Grant's participation hit another stumbling block when his agent requested a £5,000 rise over the £35,000 salary Grant was offered. The producers initially refused because of the extremely tight budget, but eventually agreed. The supporting cast-members were paid £17,500 apiece.

Production
Duncan Kenworthy produced the film while on sabbatical from Jim Henson Productions. Pre-production for the movie was a long process because funding was erratic, falling through in mid-1992 and leading to much uncertainty. Finally in early 1993, Working Title Films stepped in to close the gap. Nonetheless, another $1.2 million was cut just before production began in the summer of 1993, forcing the film to be made in just 36 days with a final budget of £2.7 million (appr. $4.4 million in 1994). Channel Four Films contributed £800,000. The budget was so tight that extras had to wear their own wedding clothes, while Rowan Atkinson appeared as a vicar at two of the weddings so production wouldn't have to pay another actor.

Future Home Secretary and Member of Parliament (MP) Amber Rudd was given the credit of "Aristocracy Coordinator" after she arranged for several aristocrats to make uncredited appearances as wedding extras, including Peregrine Cavendish, who was at the time Marquess of Hartington, and the Earl of Woolton, who conveniently wore their own morning suits.

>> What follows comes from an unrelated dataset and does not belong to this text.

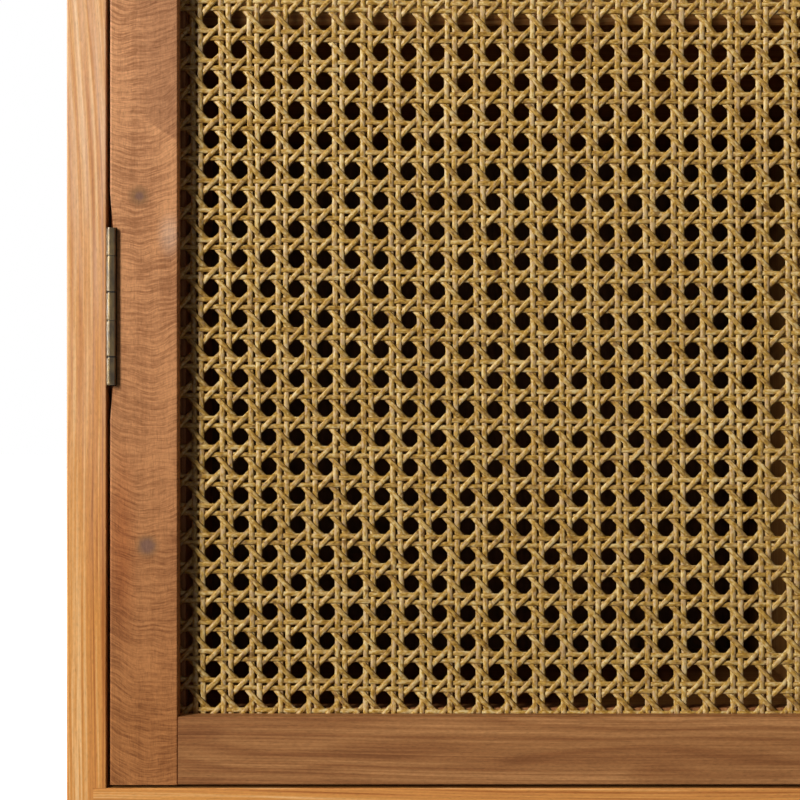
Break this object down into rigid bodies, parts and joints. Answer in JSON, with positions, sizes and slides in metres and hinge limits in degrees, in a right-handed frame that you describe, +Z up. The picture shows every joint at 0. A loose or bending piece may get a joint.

To make Grant look more nerdy, the producers styled him with shaggy hair, glasses, and deliberately unflattering, ill-fitting clothes. Grant was encouraged by director Mike Newell to mess up and trip over his lines, written in "convoluted syntax" as Grant describes them, in order to give Charles a stammering, nervous quality. Grant, who struggled with hay fever throughout filming, was unsure of Newell's direction and his own performance, which he thought was "atrocious."  Regarding Newell, Grant commented that: "He seemed to be giving direction against what I thought were the natural beats of the comedy. He was making a film with texture, grounding it, playing the truths rather than the gags".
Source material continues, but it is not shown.